Task goal:
Write each line out exactly, leaving none out.

Source excerpt:
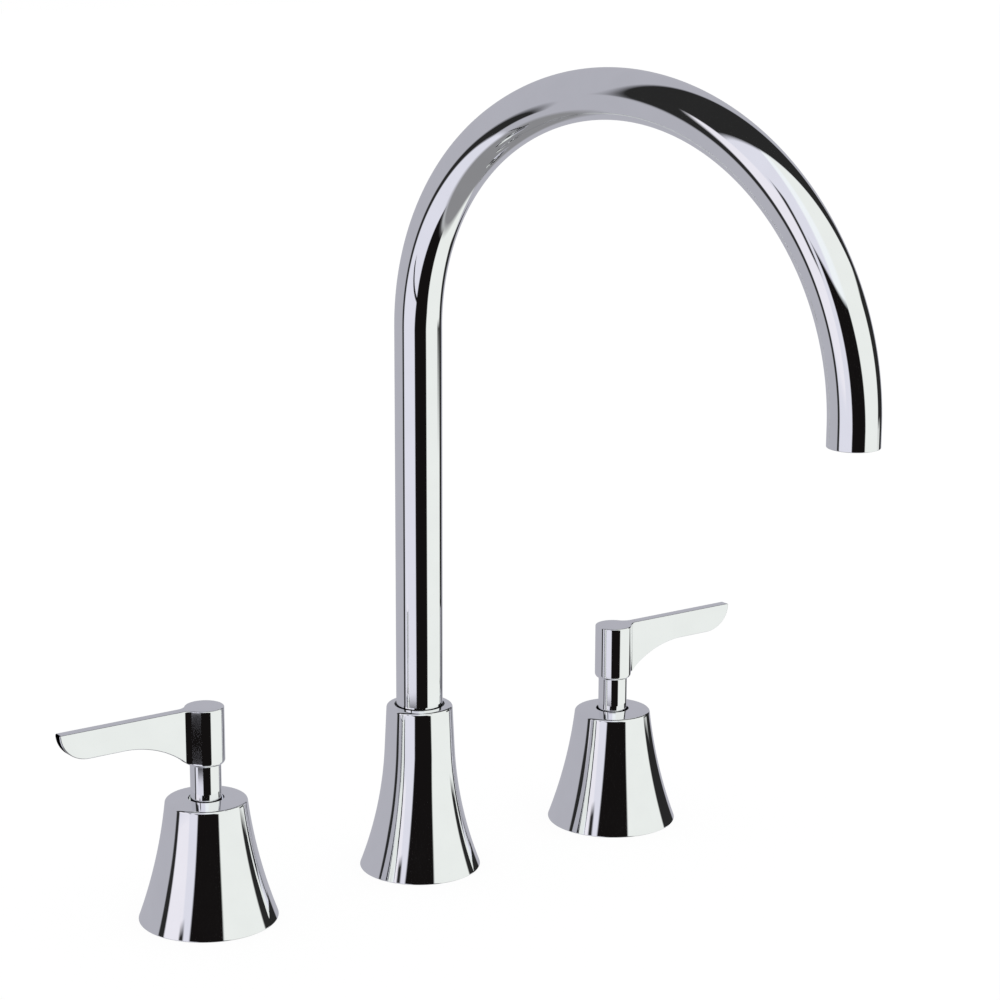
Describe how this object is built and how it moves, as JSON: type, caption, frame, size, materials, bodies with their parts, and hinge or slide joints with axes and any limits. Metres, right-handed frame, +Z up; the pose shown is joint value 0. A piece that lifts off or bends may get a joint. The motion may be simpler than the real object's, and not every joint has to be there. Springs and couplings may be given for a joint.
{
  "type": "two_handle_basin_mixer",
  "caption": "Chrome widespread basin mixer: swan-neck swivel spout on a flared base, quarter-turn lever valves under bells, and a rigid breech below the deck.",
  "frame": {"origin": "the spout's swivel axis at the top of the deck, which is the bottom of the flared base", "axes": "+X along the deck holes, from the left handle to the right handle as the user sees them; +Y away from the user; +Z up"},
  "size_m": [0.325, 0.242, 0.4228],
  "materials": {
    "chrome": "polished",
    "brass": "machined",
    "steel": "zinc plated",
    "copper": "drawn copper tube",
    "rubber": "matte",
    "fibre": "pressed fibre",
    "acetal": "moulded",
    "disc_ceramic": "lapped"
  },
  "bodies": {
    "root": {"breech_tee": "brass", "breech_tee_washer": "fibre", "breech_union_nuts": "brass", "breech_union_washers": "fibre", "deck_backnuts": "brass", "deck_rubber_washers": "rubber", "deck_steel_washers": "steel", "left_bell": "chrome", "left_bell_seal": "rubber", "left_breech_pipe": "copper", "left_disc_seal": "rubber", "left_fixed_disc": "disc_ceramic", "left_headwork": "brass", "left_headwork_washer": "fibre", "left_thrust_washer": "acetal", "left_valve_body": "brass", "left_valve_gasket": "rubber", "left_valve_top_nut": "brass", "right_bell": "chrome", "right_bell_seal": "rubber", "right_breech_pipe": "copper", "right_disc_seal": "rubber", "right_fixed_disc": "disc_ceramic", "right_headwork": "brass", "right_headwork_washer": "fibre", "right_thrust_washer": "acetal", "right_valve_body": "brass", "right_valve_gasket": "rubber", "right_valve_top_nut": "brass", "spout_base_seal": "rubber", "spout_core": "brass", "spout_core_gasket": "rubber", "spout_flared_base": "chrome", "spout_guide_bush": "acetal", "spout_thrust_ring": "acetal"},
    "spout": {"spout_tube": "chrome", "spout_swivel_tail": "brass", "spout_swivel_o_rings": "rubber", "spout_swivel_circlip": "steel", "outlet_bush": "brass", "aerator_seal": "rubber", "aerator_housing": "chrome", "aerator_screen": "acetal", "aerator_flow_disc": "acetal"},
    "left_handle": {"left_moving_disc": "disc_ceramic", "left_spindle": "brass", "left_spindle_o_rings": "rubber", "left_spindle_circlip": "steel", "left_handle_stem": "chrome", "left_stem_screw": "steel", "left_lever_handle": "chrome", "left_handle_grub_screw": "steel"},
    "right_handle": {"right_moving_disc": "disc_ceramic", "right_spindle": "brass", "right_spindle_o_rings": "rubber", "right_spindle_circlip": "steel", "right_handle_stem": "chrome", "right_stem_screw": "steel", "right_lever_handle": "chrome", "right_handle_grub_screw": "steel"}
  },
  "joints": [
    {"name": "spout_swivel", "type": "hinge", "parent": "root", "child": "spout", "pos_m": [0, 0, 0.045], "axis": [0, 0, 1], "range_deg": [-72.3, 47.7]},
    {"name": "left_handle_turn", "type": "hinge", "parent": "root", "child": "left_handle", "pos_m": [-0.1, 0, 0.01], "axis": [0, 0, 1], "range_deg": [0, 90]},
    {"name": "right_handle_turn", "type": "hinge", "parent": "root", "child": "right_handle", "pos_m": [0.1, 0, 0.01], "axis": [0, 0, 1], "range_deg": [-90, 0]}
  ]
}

Task answer:
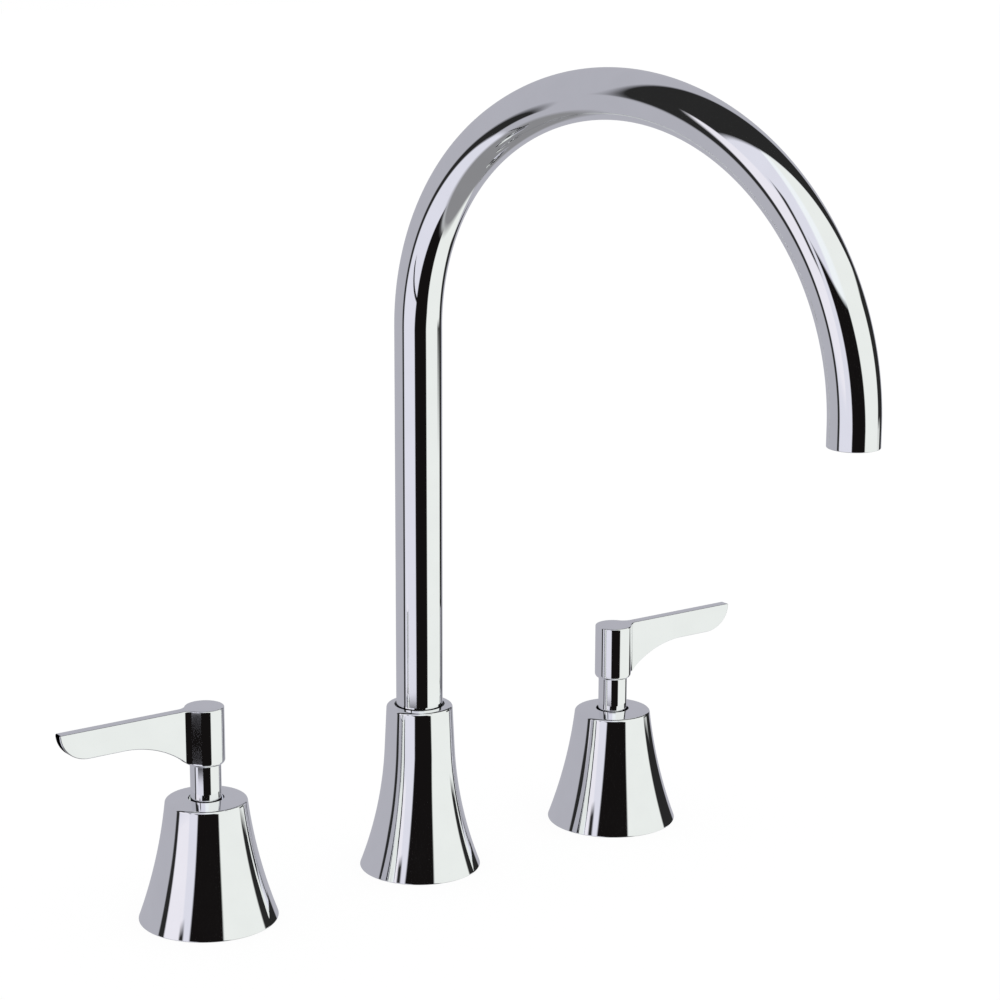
Describe how this object is built and how it moves, as JSON: type, caption, frame, size, materials, bodies with their parts, and hinge or slide joints with axes and any limits. Metres, right-handed frame, +Z up; the pose shown is joint value 0. A piece that lifts off or bends may get a joint. The motion may be simpler than the real object's, and not every joint has to be there. Springs and couplings may be given for a joint.
{
  "type": "two_handle_basin_mixer",
  "caption": "Chrome widespread basin mixer: swan-neck swivel spout on a flared base, quarter-turn lever valves under bells, and a rigid breech below the deck.",
  "frame": {"origin": "the spout's swivel axis at the top of the deck, which is the bottom of the flared base", "axes": "+X along the deck holes, from the left handle to the right handle as the user sees them; +Y away from the user; +Z up"},
  "size_m": [0.325, 0.242, 0.4228],
  "materials": {
    "chrome": "polished",
    "brass": "machined",
    "steel": "zinc plated",
    "copper": "drawn copper tube",
    "rubber": "matte",
    "fibre": "pressed fibre",
    "acetal": "moulded",
    "disc_ceramic": "lapped"
  },
  "bodies": {
    "root": {"breech_tee": "brass", "breech_tee_washer": "fibre", "breech_union_nuts": "brass", "breech_union_washers": "fibre", "deck_backnuts": "brass", "deck_rubber_washers": "rubber", "deck_steel_washers": "steel", "left_bell": "chrome", "left_bell_seal": "rubber", "left_breech_pipe": "copper", "left_disc_seal": "rubber", "left_fixed_disc": "disc_ceramic", "left_headwork": "brass", "left_headwork_washer": "fibre", "left_thrust_washer": "acetal", "left_valve_body": "brass", "left_valve_gasket": "rubber", "left_valve_top_nut": "brass", "right_bell": "chrome", "right_bell_seal": "rubber", "right_breech_pipe": "copper", "right_disc_seal": "rubber", "right_fixed_disc": "disc_ceramic", "right_headwork": "brass", "right_headwork_washer": "fibre", "right_thrust_washer": "acetal", "right_valve_body": "brass", "right_valve_gasket": "rubber", "right_valve_top_nut": "brass", "spout_base_seal": "rubber", "spout_core": "brass", "spout_core_gasket": "rubber", "spout_flared_base": "chrome", "spout_guide_bush": "acetal", "spout_thrust_ring": "acetal"},
    "spout": {"spout_tube": "chrome", "spout_swivel_tail": "brass", "spout_swivel_o_rings": "rubber", "spout_swivel_circlip": "steel", "outlet_bush": "brass", "aerator_seal": "rubber", "aerator_housing": "chrome", "aerator_screen": "acetal", "aerator_flow_disc": "acetal"},
    "left_handle": {"left_moving_disc": "disc_ceramic", "left_spindle": "brass", "left_spindle_o_rings": "rubber", "left_spindle_circlip": "steel", "left_handle_stem": "chrome", "left_stem_screw": "steel", "left_lever_handle": "chrome", "left_handle_grub_screw": "steel"},
    "right_handle": {"right_moving_disc": "disc_ceramic", "right_spindle": "brass", "right_spindle_o_rings": "rubber", "right_spindle_circlip": "steel", "right_handle_stem": "chrome", "right_stem_screw": "steel", "right_lever_handle": "chrome", "right_handle_grub_screw": "steel"}
  },
  "joints": [
    {"name": "spout_swivel", "type": "hinge", "parent": "root", "child": "spout", "pos_m": [0, 0, 0.045], "axis": [0, 0, 1], "range_deg": [-72.3, 47.7]},
    {"name": "left_handle_turn", "type": "hinge", "parent": "root", "child": "left_handle", "pos_m": [-0.1, 0, 0.01], "axis": [0, 0, 1], "range_deg": [0, 90]},
    {"name": "right_handle_turn", "type": "hinge", "parent": "root", "child": "right_handle", "pos_m": [0.1, 0, 0.01], "axis": [0, 0, 1], "range_deg": [-90, 0]}
  ]
}